TASK GOAL —
Copy out all the entries word for word.

━━ AVAILABLE RECORDS

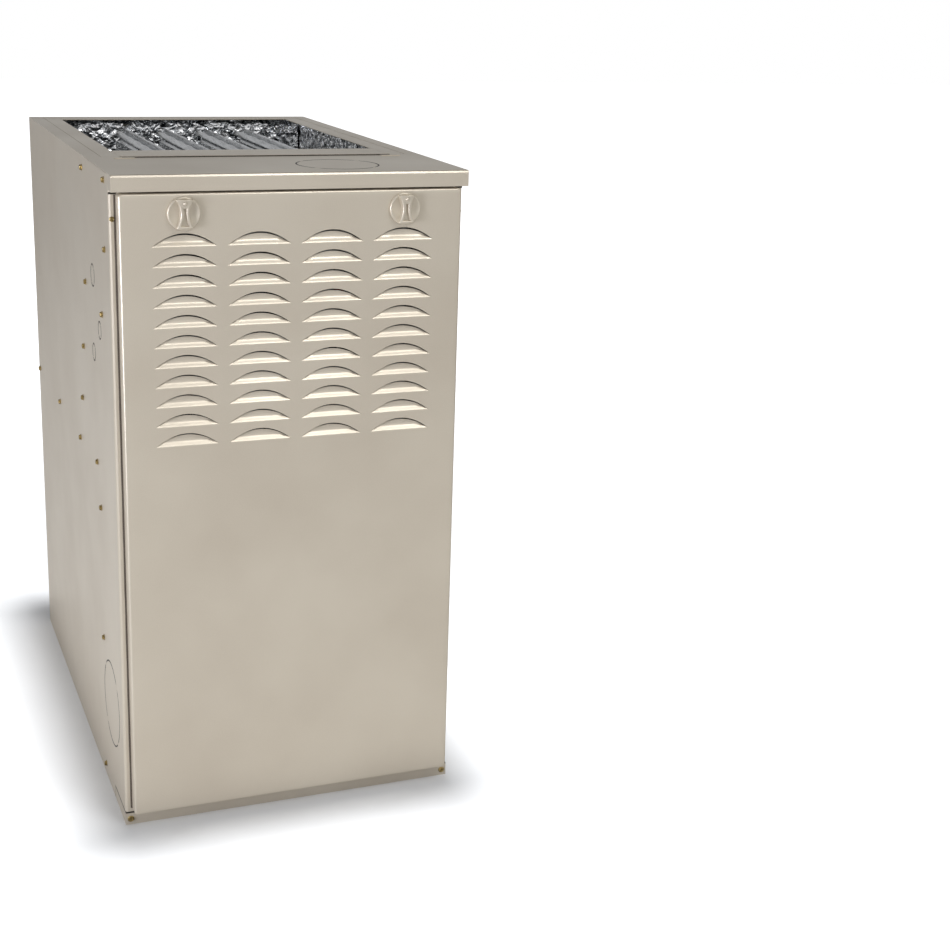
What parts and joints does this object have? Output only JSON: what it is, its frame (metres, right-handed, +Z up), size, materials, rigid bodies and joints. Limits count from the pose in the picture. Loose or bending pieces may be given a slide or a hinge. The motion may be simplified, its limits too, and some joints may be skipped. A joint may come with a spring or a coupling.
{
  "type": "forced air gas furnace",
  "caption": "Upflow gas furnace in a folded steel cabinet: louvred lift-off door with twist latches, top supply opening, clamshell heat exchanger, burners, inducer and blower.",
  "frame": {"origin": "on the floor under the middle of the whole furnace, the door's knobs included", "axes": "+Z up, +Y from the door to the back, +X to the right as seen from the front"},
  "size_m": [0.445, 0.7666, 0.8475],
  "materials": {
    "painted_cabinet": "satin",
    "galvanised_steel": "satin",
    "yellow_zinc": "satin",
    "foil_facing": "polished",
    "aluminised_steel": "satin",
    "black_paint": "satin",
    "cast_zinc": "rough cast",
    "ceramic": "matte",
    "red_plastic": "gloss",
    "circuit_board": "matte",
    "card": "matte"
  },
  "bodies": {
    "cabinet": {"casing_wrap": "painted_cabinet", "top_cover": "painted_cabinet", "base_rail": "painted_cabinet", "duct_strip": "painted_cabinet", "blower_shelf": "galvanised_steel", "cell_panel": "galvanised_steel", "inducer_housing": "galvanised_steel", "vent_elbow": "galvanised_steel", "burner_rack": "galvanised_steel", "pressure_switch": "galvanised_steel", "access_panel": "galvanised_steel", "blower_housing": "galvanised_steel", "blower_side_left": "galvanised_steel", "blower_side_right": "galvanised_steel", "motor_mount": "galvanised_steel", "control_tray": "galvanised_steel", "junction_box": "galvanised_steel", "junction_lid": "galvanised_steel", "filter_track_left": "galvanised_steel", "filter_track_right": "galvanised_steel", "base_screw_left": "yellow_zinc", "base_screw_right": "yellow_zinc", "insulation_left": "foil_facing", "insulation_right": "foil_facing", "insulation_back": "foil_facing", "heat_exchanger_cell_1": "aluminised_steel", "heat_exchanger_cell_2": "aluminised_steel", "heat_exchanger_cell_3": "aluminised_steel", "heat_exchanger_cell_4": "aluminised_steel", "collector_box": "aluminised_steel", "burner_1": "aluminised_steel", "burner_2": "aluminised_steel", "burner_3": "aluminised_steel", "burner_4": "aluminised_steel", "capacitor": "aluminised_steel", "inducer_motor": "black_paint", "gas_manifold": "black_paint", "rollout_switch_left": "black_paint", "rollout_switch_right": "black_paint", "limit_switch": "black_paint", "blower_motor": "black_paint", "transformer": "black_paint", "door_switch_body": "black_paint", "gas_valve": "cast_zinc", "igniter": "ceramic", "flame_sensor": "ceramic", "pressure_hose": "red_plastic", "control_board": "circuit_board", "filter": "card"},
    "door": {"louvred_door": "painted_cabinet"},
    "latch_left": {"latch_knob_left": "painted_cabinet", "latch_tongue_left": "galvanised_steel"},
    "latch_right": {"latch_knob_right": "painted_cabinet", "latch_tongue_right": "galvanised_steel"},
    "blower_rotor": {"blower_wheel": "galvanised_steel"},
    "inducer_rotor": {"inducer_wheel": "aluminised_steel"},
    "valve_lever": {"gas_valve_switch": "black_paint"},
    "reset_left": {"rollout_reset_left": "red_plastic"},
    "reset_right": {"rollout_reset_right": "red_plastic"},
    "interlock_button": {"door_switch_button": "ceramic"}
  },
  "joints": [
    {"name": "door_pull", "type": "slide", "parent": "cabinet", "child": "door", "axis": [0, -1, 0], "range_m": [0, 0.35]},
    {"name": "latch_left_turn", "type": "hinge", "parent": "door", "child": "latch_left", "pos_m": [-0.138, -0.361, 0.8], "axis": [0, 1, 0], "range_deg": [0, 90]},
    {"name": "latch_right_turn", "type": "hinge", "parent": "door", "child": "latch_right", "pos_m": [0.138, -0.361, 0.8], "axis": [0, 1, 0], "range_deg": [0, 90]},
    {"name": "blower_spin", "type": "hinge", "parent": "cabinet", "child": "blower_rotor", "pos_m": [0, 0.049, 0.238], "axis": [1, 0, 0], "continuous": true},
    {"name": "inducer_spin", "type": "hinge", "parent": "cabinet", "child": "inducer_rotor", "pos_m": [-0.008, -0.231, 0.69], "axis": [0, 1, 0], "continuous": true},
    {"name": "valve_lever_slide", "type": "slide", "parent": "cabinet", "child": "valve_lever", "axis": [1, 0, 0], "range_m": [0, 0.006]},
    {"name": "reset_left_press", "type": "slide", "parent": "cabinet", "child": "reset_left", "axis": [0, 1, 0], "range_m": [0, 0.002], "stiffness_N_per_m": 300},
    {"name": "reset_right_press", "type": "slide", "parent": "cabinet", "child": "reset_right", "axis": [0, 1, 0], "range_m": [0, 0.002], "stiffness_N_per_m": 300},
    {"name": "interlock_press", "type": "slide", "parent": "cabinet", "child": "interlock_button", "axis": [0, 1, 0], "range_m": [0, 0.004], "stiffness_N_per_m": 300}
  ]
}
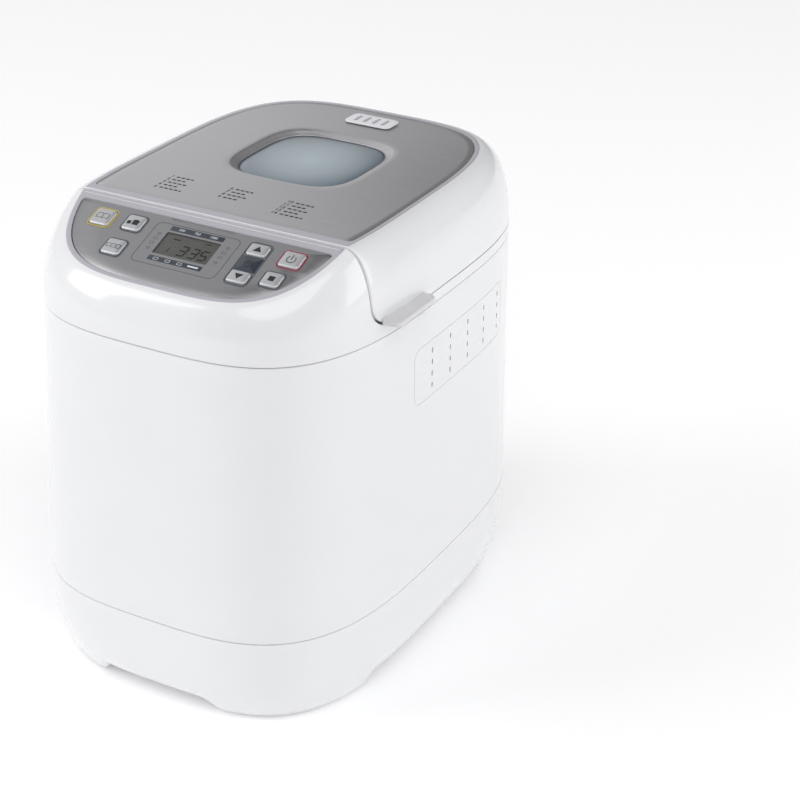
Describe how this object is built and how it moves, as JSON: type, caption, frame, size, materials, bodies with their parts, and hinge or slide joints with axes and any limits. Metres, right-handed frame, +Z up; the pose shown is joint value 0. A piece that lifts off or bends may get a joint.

━━━━

EXPECTED OUTPUT —
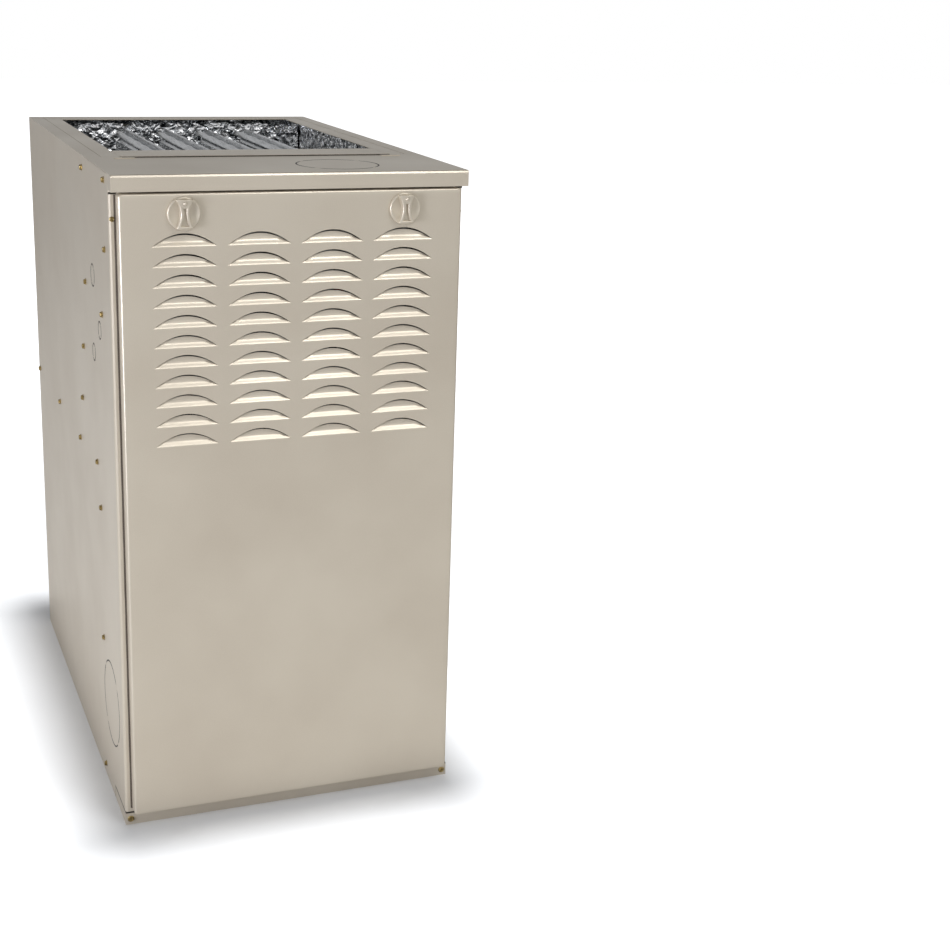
What parts and joints does this object have? Output only JSON: what it is, its frame (metres, right-handed, +Z up), size, materials, rigid bodies and joints. Limits count from the pose in the picture. Loose or bending pieces may be given a slide or a hinge. The motion may be simplified, its limits too, and some joints may be skipped. A joint may come with a spring or a coupling.
{
  "type": "forced air gas furnace",
  "caption": "Upflow gas furnace in a folded steel cabinet: louvred lift-off door with twist latches, top supply opening, clamshell heat exchanger, burners, inducer and blower.",
  "frame": {"origin": "on the floor under the middle of the whole furnace, the door's knobs included", "axes": "+Z up, +Y from the door to the back, +X to the right as seen from the front"},
  "size_m": [0.445, 0.7666, 0.8475],
  "materials": {
    "painted_cabinet": "satin",
    "galvanised_steel": "satin",
    "yellow_zinc": "satin",
    "foil_facing": "polished",
    "aluminised_steel": "satin",
    "black_paint": "satin",
    "cast_zinc": "rough cast",
    "ceramic": "matte",
    "red_plastic": "gloss",
    "circuit_board": "matte",
    "card": "matte"
  },
  "bodies": {
    "cabinet": {"casing_wrap": "painted_cabinet", "top_cover": "painted_cabinet", "base_rail": "painted_cabinet", "duct_strip": "painted_cabinet", "blower_shelf": "galvanised_steel", "cell_panel": "galvanised_steel", "inducer_housing": "galvanised_steel", "vent_elbow": "galvanised_steel", "burner_rack": "galvanised_steel", "pressure_switch": "galvanised_steel", "access_panel": "galvanised_steel", "blower_housing": "galvanised_steel", "blower_side_left": "galvanised_steel", "blower_side_right": "galvanised_steel", "motor_mount": "galvanised_steel", "control_tray": "galvanised_steel", "junction_box": "galvanised_steel", "junction_lid": "galvanised_steel", "filter_track_left": "galvanised_steel", "filter_track_right": "galvanised_steel", "base_screw_left": "yellow_zinc", "base_screw_right": "yellow_zinc", "insulation_left": "foil_facing", "insulation_right": "foil_facing", "insulation_back": "foil_facing", "heat_exchanger_cell_1": "aluminised_steel", "heat_exchanger_cell_2": "aluminised_steel", "heat_exchanger_cell_3": "aluminised_steel", "heat_exchanger_cell_4": "aluminised_steel", "collector_box": "aluminised_steel", "burner_1": "aluminised_steel", "burner_2": "aluminised_steel", "burner_3": "aluminised_steel", "burner_4": "aluminised_steel", "capacitor": "aluminised_steel", "inducer_motor": "black_paint", "gas_manifold": "black_paint", "rollout_switch_left": "black_paint", "rollout_switch_right": "black_paint", "limit_switch": "black_paint", "blower_motor": "black_paint", "transformer": "black_paint", "door_switch_body": "black_paint", "gas_valve": "cast_zinc", "igniter": "ceramic", "flame_sensor": "ceramic", "pressure_hose": "red_plastic", "control_board": "circuit_board", "filter": "card"},
    "door": {"louvred_door": "painted_cabinet"},
    "latch_left": {"latch_knob_left": "painted_cabinet", "latch_tongue_left": "galvanised_steel"},
    "latch_right": {"latch_knob_right": "painted_cabinet", "latch_tongue_right": "galvanised_steel"},
    "blower_rotor": {"blower_wheel": "galvanised_steel"},
    "inducer_rotor": {"inducer_wheel": "aluminised_steel"},
    "valve_lever": {"gas_valve_switch": "black_paint"},
    "reset_left": {"rollout_reset_left": "red_plastic"},
    "reset_right": {"rollout_reset_right": "red_plastic"},
    "interlock_button": {"door_switch_button": "ceramic"}
  },
  "joints": [
    {"name": "door_pull", "type": "slide", "parent": "cabinet", "child": "door", "axis": [0, -1, 0], "range_m": [0, 0.35]},
    {"name": "latch_left_turn", "type": "hinge", "parent": "door", "child": "latch_left", "pos_m": [-0.138, -0.361, 0.8], "axis": [0, 1, 0], "range_deg": [0, 90]},
    {"name": "latch_right_turn", "type": "hinge", "parent": "door", "child": "latch_right", "pos_m": [0.138, -0.361, 0.8], "axis": [0, 1, 0], "range_deg": [0, 90]},
    {"name": "blower_spin", "type": "hinge", "parent": "cabinet", "child": "blower_rotor", "pos_m": [0, 0.049, 0.238], "axis": [1, 0, 0], "continuous": true},
    {"name": "inducer_spin", "type": "hinge", "parent": "cabinet", "child": "inducer_rotor", "pos_m": [-0.008, -0.231, 0.69], "axis": [0, 1, 0], "continuous": true},
    {"name": "valve_lever_slide", "type": "slide", "parent": "cabinet", "child": "valve_lever", "axis": [1, 0, 0], "range_m": [0, 0.006]},
    {"name": "reset_left_press", "type": "slide", "parent": "cabinet", "child": "reset_left", "axis": [0, 1, 0], "range_m": [0, 0.002], "stiffness_N_per_m": 300},
    {"name": "reset_right_press", "type": "slide", "parent": "cabinet", "child": "reset_right", "axis": [0, 1, 0], "range_m": [0, 0.002], "stiffness_N_per_m": 300},
    {"name": "interlock_press", "type": "slide", "parent": "cabinet", "child": "interlock_button", "axis": [0, 1, 0], "range_m": [0, 0.004], "stiffness_N_per_m": 300}
  ]
}
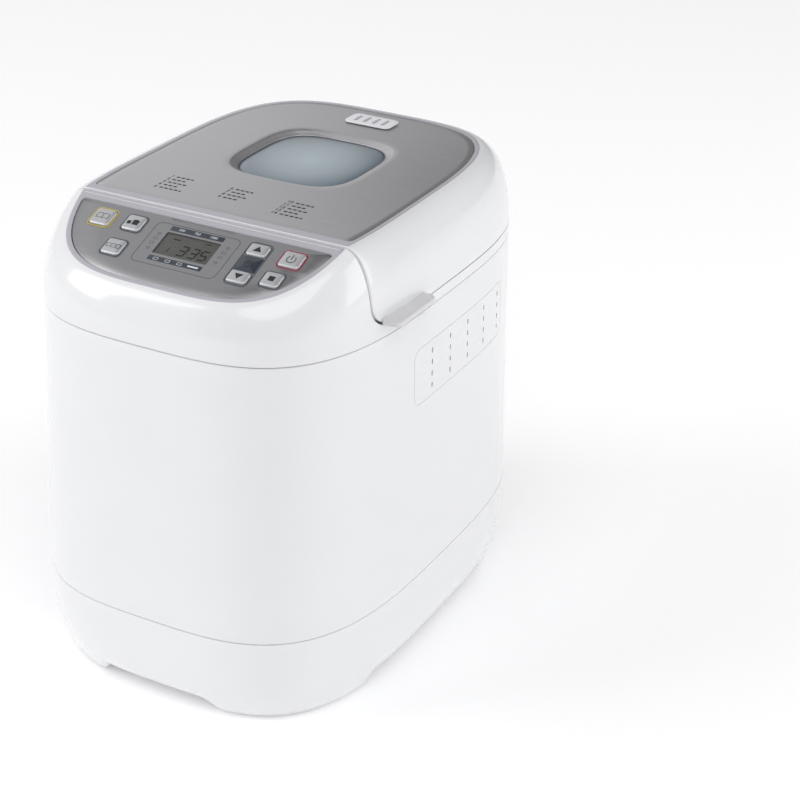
Describe how this object is built and how it moves, as JSON: type, caption, frame, size, materials, bodies with their parts, and hinge or slide joints with axes and any limits. Metres, right-handed frame, +Z up; the pose shown is joint value 0. A piece that lifts off or bends may get a joint.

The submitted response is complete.